_Data segment_

────────

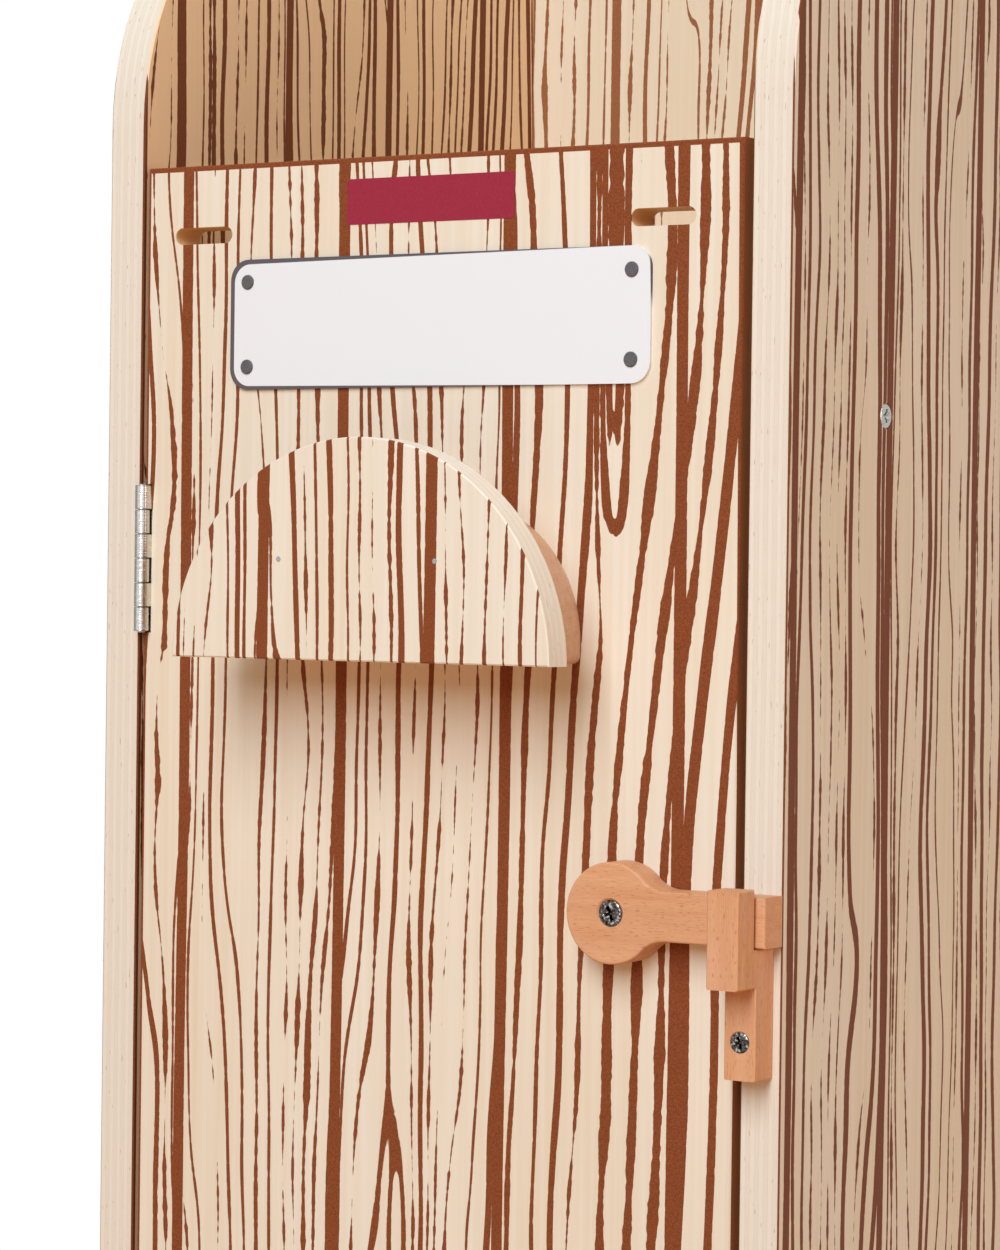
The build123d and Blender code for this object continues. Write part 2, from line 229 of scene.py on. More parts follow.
# The door's print, in mm of its own face. Lines lean over between two heights. They are fine at the left,
# and bolder and further apart towards the right. Higher up some of them fold into loops about one place.
LEAN_FROM, LEAN_TO = 360, 620
RIGHT_FROM, RIGHT_TO = 10, 100
SPREAD_FROM, SPREAD_TO, SPREAD = 20, 160, 36
FINE_FROM, FINE_TO = -90, 60
BOLD_FROM, BOLD_TO, BOLDER = 25, 85, 1.15
FOLD_FROM, FOLD_TO = 462, 560
FOLD_AT, FOLD_REACH, FOLD_DEPTH = 73, 10, 17


def sway(recipe, across, along, seed, lumps):
    """Noise in millimetres, made of lumps of a width, a height and a reach."""
    width, height, reach = lumps
    return recipe.noise(across / width, along / height, seed) * reach


def grain_print(recipe, across, along, seed, band_at, lean=0.0, boldness=1.0):
    """`lean` carries the lines over towards the right end by so many mm, where they are also bolder
    and further apart, and folds some of them into loops that open upwards."""
    area = recipe.step(recipe.noise(across / 90, along / 300, seed + 9), -0.35, 0.3)

    def bent(u, v):
        drift = sway(recipe, u, v, seed, DRIFT)
        wave = sway(recipe, u, v, seed + 3, WAVE)
        swirl = sway(recipe, u, v, seed + 6, SWIRL) * area
        if not lean:
            return u + drift + wave + swirl
        right = recipe.step(u, RIGHT_FROM, RIGHT_TO)
        carried = right * recipe.step(v, LEAN_FROM, LEAN_TO) * lean
        spread = recipe.step(u, SPREAD_FROM, SPREAD_TO) * SPREAD
        fold = recipe.step(u, FOLD_AT - FOLD_REACH, FOLD_AT) & recipe.step(u, FOLD_AT + FOLD_REACH, FOLD_AT)
        fold = fold * recipe.step(v, FOLD_FROM, FOLD_TO) * FOLD_DEPTH
        return u + drift + (wave + swirl) * (1 - right * 0.8) - carried - spread + fold

    here = bent(across, along)
    slope_u = (bent(across + 0.5, along) - here) * 2
    slope_v = (bent(across, along + 0.5) - here) * 2
    slope = (slope_u * slope_u + slope_v * slope_v).root() | 0.3

    lane = (here / LANE).floor()
    chance = recipe.node("ShaderNodeTexWhiteNoise", {"noise_dimensions": "1D"}, {"W": lane + seed * 7.3},
                         output="Color")
    shift, weight, kind = recipe.split("ShaderNodeSeparateColor", chance)
    off = abs(here / LANE - lane - 0.3 - shift * 0.4) * LANE / slope
    broken = recipe.step(kind, WHOLE_SHARE, WHOLE_SHARE + 0.02)
    half = (0.5 + weight * weight * 1.15) * boldness
    if lean:
        half = half * (0.7 + recipe.step(across, FINE_FROM, FINE_TO) * 0.3)
        half = half + recipe.step(across, BOLD_FROM, BOLD_TO) * BOLDER
    long_change = recipe.noise(lane * 3.7, along / 26, seed + 1)
    chips = recipe.noise(lane * 5.1 + across / 9, along / 3.4, seed + 2, detail=1.0)
    solid_half = half + long_change * 0.22 + (chips & 0.0) * 0.25
    broken_half = half * 0.75 - 0.1 + long_change * 1.25 + chips * 0.35
    half = recipe.mix_number(broken, solid_half, broken_half)
    thin = recipe.step(half - off, *INK_EDGE)

    straight = across + recipe.noise(0.3, along / 240, seed + 4) * 1.3
    place = (straight - band_at) / BAND
    band_off = abs(place - (place + 0.5).floor()) * BAND
    edge = BAND_HALF + recipe.noise(place.floor() * 2.3, along / 120, seed + 5) * 0.35
    broad = recipe.step(edge + (chips & 0.0) * 0.2 - band_off, *INK_EDGE)
    return thin | broad


print("lines every", LANE, "mm, broad bands every", BAND, "mm")

# %% [markdown]
# ## Plywood
#
# Where a board is cut, its thin layers show as soft stripes that run along the edge, long grain and
# end grain in turn. The printed faces and the cut edges belong to one node, so one material makes
# both: it looks how far the point lies from the board's middle plane, and paints the print only on
# the two faces.
#
# The door has a printed border, and its cut edges are a darker brown along that border. At the height
# of the door's slots the cut walls are a golden tan, painted warm shade. The walls' inner faces are
# painted warmer than the front, a painted bounce light, as light between them bounces from wood to wood;
# the back panel's inner face is painted darker as well, a painted shade.

# %% Plywood with printed faces and layered edges
LAYER = 1.67  # mm, one veneer of the plywood
CREAM = srgb(241, 228, 210)
TAN = srgb(233, 212, 184)
# Painted bounce light: the warmer colours of the inner faces; the back's is darker too, painted shade.
INSIDE = srgb(250, 210, 164)
BACK_INSIDE = srgb(217, 184, 141)
INK = srgb(136, 72, 41)
# Painted shade: the side boards' ink, a darker copy of the door's, as the sides get less light.
SHADED_SIDE_INK = srgb(122, 68, 42)
BACK_INK = srgb(152, 96, 62)
# A darker brown for the door's cut edges along its border.
EDGE_BROWN = srgb(184, 120, 76)
# Painted warm shade for the cut walls at the height of the door's slots.
HONEY = srgb(224, 178, 126)
EDGE_PALE = srgb(239, 227, 211)
EDGE_DARK = srgb(221, 202, 178)
FLECK = srgb(176, 128, 84)


def veneer(recipe, across, along, seed, pale=CREAM, deep=TAN):
    """Bare pale veneer: faint streaks along the grain and broad warm patches."""
    streak = recipe.noise(across / 2.2, along / 130, seed + 20, detail=2.0)
    patch = recipe.noise(across / 34, along / 210, seed + 21)
    warm = recipe.step(streak * 0.45 + patch * 0.55, -0.55, 0.75, smooth=False)
    return recipe.mix(warm, pale, deep), streak


def layered_edge(recipe, through, run, seed):
    """The cut edge of plywood; `through` counts millimetres across the layers."""
    wavy = through + recipe.noise(run / 60, 0.2, seed + 30) * 0.25
    place = wavy / LAYER
    ply = place.floor()
    turn = (ply / 2) - (ply / 2).floor()
    fibre = recipe.noise(run / 7, through / 0.22, seed + 31, detail=2.0)
    pores = recipe.noise(run / 0.5, through / 0.35, seed + 32, detail=1.0)
    glue = recipe.step(0.5 - abs(place - ply - 0.5), 0.09, 0.0)
    dark = turn * 0.55 + fibre * 0.28 + pores * turn * 0.5 + glue * 0.5
    fleck = recipe.step(recipe.noise(run / 5, through / 0.8, seed + 33, detail=1.0), 0.62, 0.72)
    colour = recipe.mix(recipe.step(dark, -0.1, 1.1, smooth=False), EDGE_PALE, EDGE_DARK)
    return recipe.mix(fleck * 0.5, colour, FLECK), dark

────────

_Stated task_
Write down again the exact lines running from the beginning of the data to the line containing "slope = (slope_u", with both ends included.

_Reply_
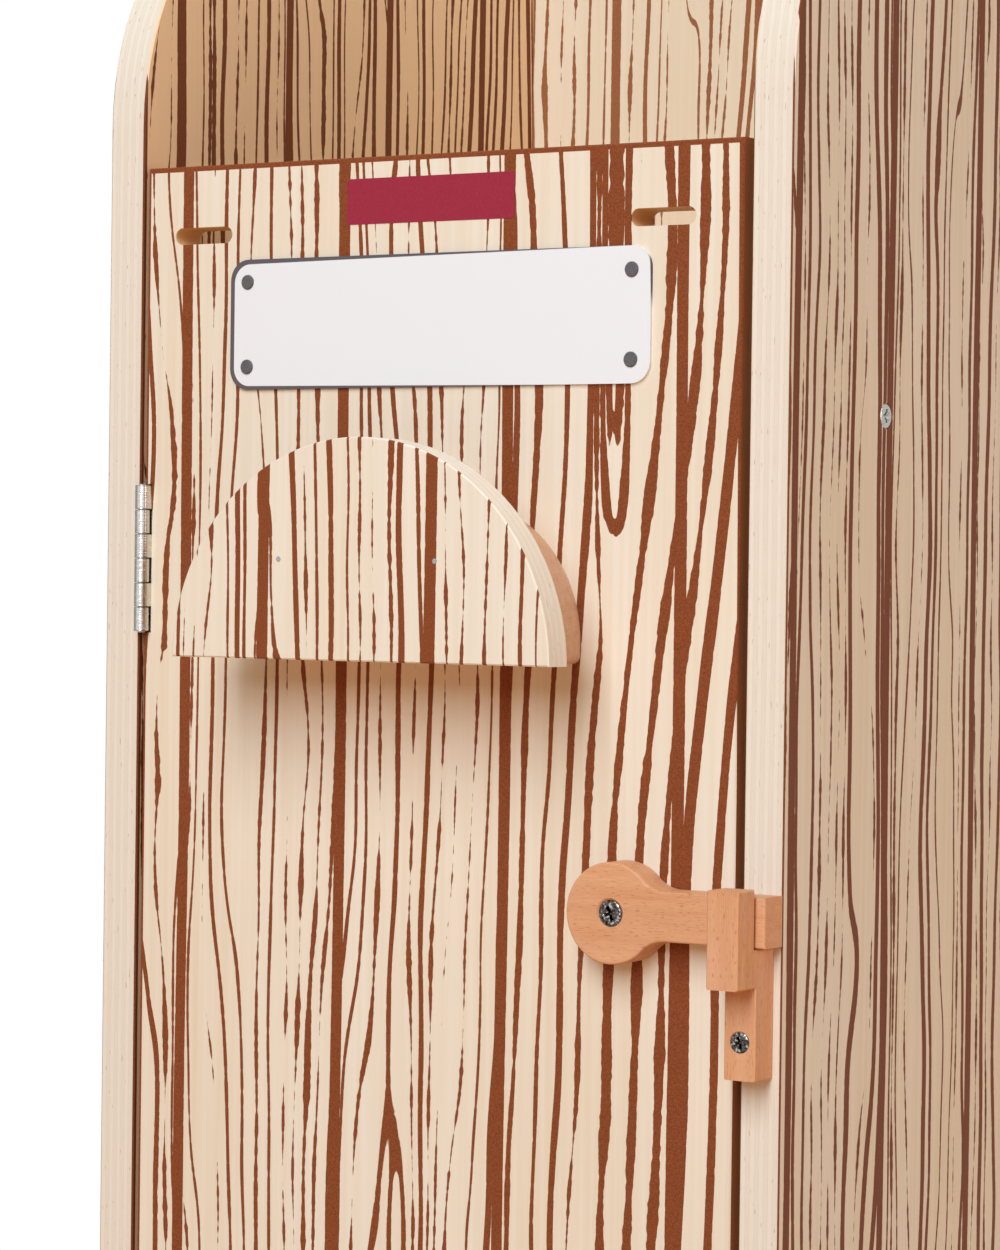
The build123d and Blender code for this object continues. Write part 2, from line 229 of scene.py on. More parts follow.
# The door's print, in mm of its own face. Lines lean over between two heights. They are fine at the left,
# and bolder and further apart towards the right. Higher up some of them fold into loops about one place.
LEAN_FROM, LEAN_TO = 360, 620
RIGHT_FROM, RIGHT_TO = 10, 100
SPREAD_FROM, SPREAD_TO, SPREAD = 20, 160, 36
FINE_FROM, FINE_TO = -90, 60
BOLD_FROM, BOLD_TO, BOLDER = 25, 85, 1.15
FOLD_FROM, FOLD_TO = 462, 560
FOLD_AT, FOLD_REACH, FOLD_DEPTH = 73, 10, 17


def sway(recipe, across, along, seed, lumps):
    """Noise in millimetres, made of lumps of a width, a height and a reach."""
    width, height, reach = lumps
    return recipe.noise(across / width, along / height, seed) * reach


def grain_print(recipe, across, along, seed, band_at, lean=0.0, boldness=1.0):
    """`lean` carries the lines over towards the right end by so many mm, where they are also bolder
    and further apart, and folds some of them into loops that open upwards."""
    area = recipe.step(recipe.noise(across / 90, along / 300, seed + 9), -0.35, 0.3)

    def bent(u, v):
        drift = sway(recipe, u, v, seed, DRIFT)
        wave = sway(recipe, u, v, seed + 3, WAVE)
        swirl = sway(recipe, u, v, seed + 6, SWIRL) * area
        if not lean:
            return u + drift + wave + swirl
        right = recipe.step(u, RIGHT_FROM, RIGHT_TO)
        carried = right * recipe.step(v, LEAN_FROM, LEAN_TO) * lean
        spread = recipe.step(u, SPREAD_FROM, SPREAD_TO) * SPREAD
        fold = recipe.step(u, FOLD_AT - FOLD_REACH, FOLD_AT) & recipe.step(u, FOLD_AT + FOLD_REACH, FOLD_AT)
        fold = fold * recipe.step(v, FOLD_FROM, FOLD_TO) * FOLD_DEPTH
        return u + drift + (wave + swirl) * (1 - right * 0.8) - carried - spread + fold

    here = bent(across, along)
    slope_u = (bent(across + 0.5, along) - here) * 2
    slope_v = (bent(across, along + 0.5) - here) * 2
    slope = (slope_u * slope_u + slope_v * slope_v).root() | 0.3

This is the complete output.